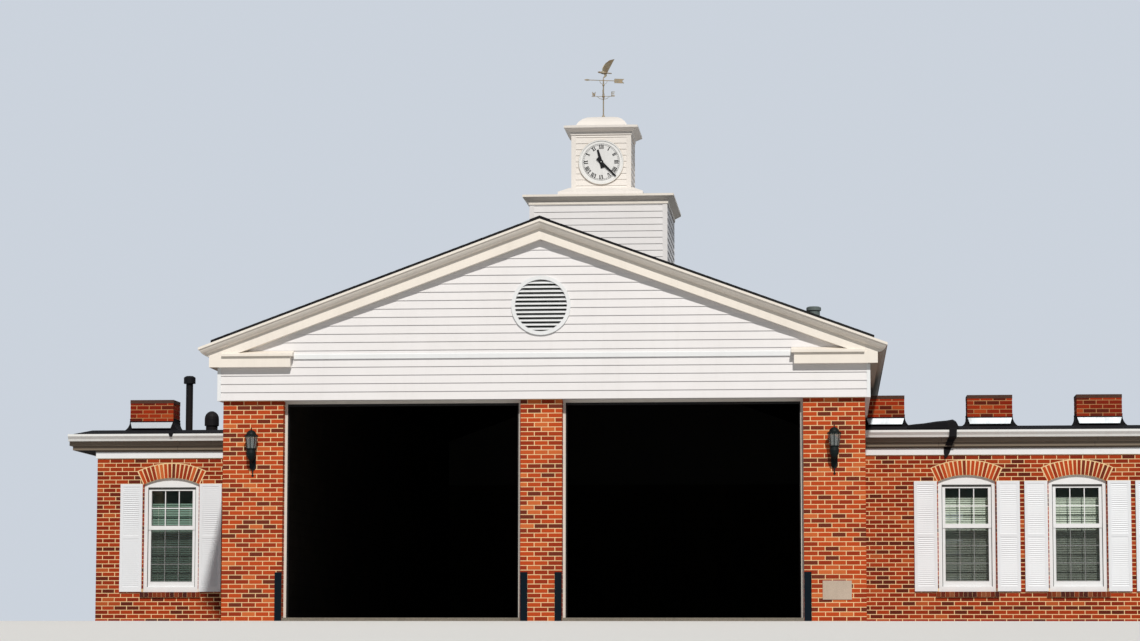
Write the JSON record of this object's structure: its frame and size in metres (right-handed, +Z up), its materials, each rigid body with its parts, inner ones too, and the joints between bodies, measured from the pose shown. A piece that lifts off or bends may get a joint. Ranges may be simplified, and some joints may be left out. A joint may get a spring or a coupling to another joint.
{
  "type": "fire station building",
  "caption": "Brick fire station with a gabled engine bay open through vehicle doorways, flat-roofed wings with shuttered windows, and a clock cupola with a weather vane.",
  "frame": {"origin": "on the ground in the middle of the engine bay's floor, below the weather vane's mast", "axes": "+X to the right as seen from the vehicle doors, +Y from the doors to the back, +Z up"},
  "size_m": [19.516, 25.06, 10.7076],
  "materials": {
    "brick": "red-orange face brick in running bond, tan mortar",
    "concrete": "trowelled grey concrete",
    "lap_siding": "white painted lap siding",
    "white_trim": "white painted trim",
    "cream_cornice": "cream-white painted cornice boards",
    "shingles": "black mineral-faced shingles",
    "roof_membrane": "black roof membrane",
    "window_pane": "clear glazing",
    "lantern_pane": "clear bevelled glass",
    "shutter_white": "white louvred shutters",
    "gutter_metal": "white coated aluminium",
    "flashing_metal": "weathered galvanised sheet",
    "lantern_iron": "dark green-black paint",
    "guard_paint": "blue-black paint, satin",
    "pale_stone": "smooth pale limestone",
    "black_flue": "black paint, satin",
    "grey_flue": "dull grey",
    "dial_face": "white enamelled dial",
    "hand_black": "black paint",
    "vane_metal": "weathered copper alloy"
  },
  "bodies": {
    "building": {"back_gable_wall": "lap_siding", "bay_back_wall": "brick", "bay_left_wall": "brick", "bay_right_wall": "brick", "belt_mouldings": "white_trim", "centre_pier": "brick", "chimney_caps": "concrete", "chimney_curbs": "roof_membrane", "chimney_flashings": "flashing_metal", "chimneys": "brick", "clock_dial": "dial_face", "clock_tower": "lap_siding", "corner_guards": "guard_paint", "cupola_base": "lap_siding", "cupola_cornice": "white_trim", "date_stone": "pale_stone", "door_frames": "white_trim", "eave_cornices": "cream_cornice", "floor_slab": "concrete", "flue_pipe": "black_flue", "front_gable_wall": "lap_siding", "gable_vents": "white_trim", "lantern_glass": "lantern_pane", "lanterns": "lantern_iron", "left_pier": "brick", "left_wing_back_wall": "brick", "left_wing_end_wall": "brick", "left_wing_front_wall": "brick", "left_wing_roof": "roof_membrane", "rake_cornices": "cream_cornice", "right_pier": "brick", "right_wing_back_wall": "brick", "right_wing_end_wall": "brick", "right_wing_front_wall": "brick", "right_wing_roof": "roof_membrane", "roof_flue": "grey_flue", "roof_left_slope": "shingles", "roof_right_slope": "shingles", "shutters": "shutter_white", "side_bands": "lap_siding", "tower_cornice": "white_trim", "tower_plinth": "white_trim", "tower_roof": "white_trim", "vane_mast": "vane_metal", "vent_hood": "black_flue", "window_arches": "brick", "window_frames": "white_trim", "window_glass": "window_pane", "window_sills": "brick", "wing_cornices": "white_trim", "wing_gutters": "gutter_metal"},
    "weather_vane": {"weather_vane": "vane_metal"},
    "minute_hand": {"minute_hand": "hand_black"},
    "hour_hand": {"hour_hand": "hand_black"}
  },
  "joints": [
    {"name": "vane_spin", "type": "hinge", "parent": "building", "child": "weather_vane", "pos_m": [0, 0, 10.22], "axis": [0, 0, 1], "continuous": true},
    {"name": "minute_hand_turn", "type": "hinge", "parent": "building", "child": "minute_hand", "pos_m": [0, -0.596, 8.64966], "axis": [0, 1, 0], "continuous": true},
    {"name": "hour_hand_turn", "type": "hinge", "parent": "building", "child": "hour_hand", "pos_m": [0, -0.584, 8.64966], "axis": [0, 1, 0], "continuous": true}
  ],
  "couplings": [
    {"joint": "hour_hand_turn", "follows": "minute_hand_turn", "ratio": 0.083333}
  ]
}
___
● **Task directions**
Copy out every line of the listing that includes the string "materials".

● **Solution to the problem**
Write the JSON record of this object's structure: its frame and size in metres (right-handed, +Z up), its materials, each rigid body with its parts, inner ones too, and the joints between bodies, measured from the pose shown. A piece that lifts off or bends may get a joint. Ranges may be simplified, and some joints may be left out. A joint may get a spring or a coupling to another joint.
  "materials": {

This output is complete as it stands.